### TASK
Repeat exactly, please, the lines that begin at the start of the listing and end at the line holding "return np.degrees(np.arctan2(y, x))".

### RECORDED INFORMATION
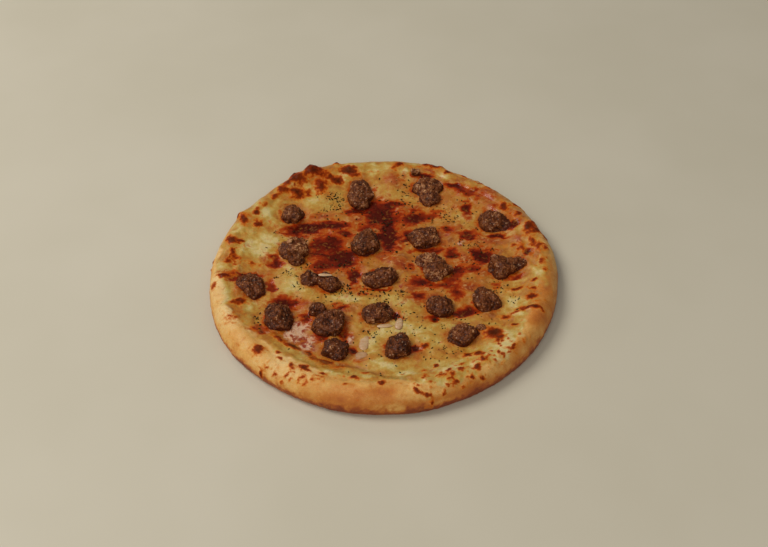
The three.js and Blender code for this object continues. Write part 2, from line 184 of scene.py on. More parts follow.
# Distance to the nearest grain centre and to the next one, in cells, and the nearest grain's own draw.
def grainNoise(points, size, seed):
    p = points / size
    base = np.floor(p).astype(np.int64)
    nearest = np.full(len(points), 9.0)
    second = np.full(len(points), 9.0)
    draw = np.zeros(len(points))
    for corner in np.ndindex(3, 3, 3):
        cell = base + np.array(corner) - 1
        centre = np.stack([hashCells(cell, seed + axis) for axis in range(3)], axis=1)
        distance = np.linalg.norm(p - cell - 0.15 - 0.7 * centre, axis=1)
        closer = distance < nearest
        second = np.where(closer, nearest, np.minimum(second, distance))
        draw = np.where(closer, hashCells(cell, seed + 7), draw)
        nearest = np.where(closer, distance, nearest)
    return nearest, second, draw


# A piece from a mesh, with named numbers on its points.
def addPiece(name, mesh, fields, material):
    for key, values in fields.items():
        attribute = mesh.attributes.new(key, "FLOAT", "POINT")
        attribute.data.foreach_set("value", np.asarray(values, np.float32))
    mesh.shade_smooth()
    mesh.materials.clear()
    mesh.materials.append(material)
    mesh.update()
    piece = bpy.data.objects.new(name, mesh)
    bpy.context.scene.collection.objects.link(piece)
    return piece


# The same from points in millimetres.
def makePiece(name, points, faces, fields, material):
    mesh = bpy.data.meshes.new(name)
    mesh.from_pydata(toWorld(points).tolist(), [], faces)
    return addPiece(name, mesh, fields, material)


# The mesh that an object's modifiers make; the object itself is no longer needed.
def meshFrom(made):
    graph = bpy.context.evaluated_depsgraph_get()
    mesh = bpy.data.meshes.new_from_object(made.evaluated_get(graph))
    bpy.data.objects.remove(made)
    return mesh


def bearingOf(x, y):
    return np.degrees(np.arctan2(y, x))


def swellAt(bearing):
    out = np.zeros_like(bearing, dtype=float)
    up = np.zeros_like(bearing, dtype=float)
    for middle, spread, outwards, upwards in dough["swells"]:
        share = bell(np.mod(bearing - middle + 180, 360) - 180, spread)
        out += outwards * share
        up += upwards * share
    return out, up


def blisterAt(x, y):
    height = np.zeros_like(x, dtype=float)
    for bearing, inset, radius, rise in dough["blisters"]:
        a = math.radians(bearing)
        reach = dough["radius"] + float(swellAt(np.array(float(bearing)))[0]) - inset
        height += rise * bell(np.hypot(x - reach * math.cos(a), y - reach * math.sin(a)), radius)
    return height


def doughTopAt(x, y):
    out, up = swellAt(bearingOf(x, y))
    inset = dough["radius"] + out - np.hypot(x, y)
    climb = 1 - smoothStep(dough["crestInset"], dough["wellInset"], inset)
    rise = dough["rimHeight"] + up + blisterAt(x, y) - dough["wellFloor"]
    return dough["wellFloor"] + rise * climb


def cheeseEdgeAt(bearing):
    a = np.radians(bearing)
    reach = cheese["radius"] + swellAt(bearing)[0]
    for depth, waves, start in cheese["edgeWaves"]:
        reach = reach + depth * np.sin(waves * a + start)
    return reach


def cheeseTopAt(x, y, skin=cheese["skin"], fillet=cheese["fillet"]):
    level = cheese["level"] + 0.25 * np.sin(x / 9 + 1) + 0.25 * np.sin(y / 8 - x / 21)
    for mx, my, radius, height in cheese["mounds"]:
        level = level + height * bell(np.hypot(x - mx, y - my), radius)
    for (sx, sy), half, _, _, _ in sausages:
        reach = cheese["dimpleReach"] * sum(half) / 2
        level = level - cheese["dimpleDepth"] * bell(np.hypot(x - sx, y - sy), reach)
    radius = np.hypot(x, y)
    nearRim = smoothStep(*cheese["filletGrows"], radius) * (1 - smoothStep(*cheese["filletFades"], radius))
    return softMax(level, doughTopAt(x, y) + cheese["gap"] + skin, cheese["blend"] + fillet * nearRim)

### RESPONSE
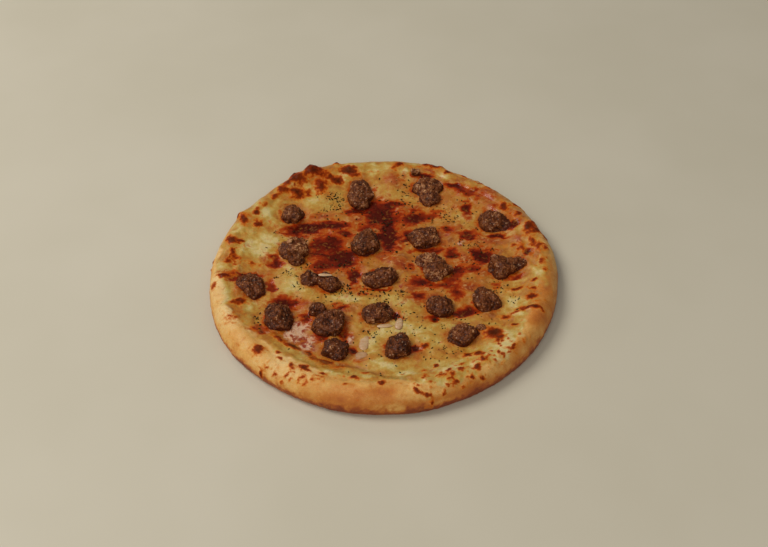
The three.js and Blender code for this object continues. Write part 2, from line 184 of scene.py on. More parts follow.
# Distance to the nearest grain centre and to the next one, in cells, and the nearest grain's own draw.
def grainNoise(points, size, seed):
    p = points / size
    base = np.floor(p).astype(np.int64)
    nearest = np.full(len(points), 9.0)
    second = np.full(len(points), 9.0)
    draw = np.zeros(len(points))
    for corner in np.ndindex(3, 3, 3):
        cell = base + np.array(corner) - 1
        centre = np.stack([hashCells(cell, seed + axis) for axis in range(3)], axis=1)
        distance = np.linalg.norm(p - cell - 0.15 - 0.7 * centre, axis=1)
        closer = distance < nearest
        second = np.where(closer, nearest, np.minimum(second, distance))
        draw = np.where(closer, hashCells(cell, seed + 7), draw)
        nearest = np.where(closer, distance, nearest)
    return nearest, second, draw


# A piece from a mesh, with named numbers on its points.
def addPiece(name, mesh, fields, material):
    for key, values in fields.items():
        attribute = mesh.attributes.new(key, "FLOAT", "POINT")
        attribute.data.foreach_set("value", np.asarray(values, np.float32))
    mesh.shade_smooth()
    mesh.materials.clear()
    mesh.materials.append(material)
    mesh.update()
    piece = bpy.data.objects.new(name, mesh)
    bpy.context.scene.collection.objects.link(piece)
    return piece


# The same from points in millimetres.
def makePiece(name, points, faces, fields, material):
    mesh = bpy.data.meshes.new(name)
    mesh.from_pydata(toWorld(points).tolist(), [], faces)
    return addPiece(name, mesh, fields, material)


# The mesh that an object's modifiers make; the object itself is no longer needed.
def meshFrom(made):
    graph = bpy.context.evaluated_depsgraph_get()
    mesh = bpy.data.meshes.new_from_object(made.evaluated_get(graph))
    bpy.data.objects.remove(made)
    return mesh


def bearingOf(x, y):
    return np.degrees(np.arctan2(y, x))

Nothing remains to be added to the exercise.